KC
Instead of Haskell running on the JVM is there a way for Haskell to call a JVM language (or generate bytecode) to access the Java class libraries when needed?
I once did a small test to get this working. It's not that hard, but needs some work. It's fine for exposing a few functions though. Basically it's a 2-step process, eased by using a makefile or similar helper. You have to compile your haskell code into a shared object (.so on linux, .dll on windows), which includes the haskell runtime (rts). This library can be called from c. A small pitfall is that you first need to do a call to initialize the haskell runtime, and when you're done using it, close it. This is most easily just tied to your c/java program's main initialization functions.

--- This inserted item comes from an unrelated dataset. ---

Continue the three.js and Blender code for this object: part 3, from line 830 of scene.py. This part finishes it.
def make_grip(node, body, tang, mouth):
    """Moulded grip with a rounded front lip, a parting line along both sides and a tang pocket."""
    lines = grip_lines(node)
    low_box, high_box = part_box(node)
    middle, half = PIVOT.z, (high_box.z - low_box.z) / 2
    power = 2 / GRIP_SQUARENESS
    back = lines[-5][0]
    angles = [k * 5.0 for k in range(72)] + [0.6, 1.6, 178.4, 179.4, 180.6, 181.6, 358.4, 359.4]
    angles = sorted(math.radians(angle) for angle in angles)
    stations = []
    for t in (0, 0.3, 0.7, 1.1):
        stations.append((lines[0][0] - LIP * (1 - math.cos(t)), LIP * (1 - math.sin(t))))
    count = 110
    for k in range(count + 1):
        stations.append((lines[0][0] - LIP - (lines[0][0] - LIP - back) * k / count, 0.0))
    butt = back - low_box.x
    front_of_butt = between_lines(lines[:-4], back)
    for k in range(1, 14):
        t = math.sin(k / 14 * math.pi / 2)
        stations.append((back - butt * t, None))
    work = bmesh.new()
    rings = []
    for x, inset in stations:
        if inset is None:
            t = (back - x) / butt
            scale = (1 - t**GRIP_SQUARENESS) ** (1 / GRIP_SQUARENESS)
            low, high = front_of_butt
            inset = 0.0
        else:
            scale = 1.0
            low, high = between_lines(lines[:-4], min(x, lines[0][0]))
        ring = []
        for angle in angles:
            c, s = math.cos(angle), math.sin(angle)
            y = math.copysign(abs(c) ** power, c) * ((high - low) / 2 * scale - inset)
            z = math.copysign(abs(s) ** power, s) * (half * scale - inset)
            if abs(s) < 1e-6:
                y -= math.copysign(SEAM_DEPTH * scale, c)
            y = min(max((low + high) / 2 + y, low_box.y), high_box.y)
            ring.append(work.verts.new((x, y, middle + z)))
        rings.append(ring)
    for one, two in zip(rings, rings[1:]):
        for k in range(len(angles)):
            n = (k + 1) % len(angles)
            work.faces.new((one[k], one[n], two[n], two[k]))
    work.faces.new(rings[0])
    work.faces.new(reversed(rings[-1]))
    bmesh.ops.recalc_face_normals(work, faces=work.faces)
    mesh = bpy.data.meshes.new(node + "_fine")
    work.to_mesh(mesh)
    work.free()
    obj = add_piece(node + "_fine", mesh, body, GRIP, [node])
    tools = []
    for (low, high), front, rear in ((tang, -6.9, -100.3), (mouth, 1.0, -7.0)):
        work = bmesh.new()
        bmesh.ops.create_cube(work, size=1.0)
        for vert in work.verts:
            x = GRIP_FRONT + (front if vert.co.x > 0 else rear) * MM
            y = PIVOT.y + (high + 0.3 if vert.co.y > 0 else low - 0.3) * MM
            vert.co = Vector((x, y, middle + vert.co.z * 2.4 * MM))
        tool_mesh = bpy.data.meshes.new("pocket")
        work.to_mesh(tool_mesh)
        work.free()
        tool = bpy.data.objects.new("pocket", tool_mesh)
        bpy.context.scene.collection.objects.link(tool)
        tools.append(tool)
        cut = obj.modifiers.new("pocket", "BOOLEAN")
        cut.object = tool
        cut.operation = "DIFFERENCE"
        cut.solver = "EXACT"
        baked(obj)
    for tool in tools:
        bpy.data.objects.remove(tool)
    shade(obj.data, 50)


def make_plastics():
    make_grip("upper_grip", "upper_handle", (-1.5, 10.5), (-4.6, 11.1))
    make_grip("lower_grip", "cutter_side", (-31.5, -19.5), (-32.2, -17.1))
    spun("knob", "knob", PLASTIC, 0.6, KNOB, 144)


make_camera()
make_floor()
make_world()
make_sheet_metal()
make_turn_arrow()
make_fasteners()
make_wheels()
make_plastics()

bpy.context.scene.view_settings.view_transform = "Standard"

Java is able to load/use these shared libraries through JNI. Of course you lose your platform-independance, so if you want your java application to work on multiple platforms / OSses, you need to build shared objects for all of them. Last but not least: You have to export the haskell functions you want through FFI. Also, make sure they use raw data types such as CString, as that what C and java will give you and expect back. So basically you go Haskell FFI <-> C <-> Java JNI I'm sorry I cannot give you any links or code, because I'm in a bit of a hurry. But google and the ghc docs are your friend. Mathijs
Or
Is there a way for a JVM language or bytecode to call Haskell when needed?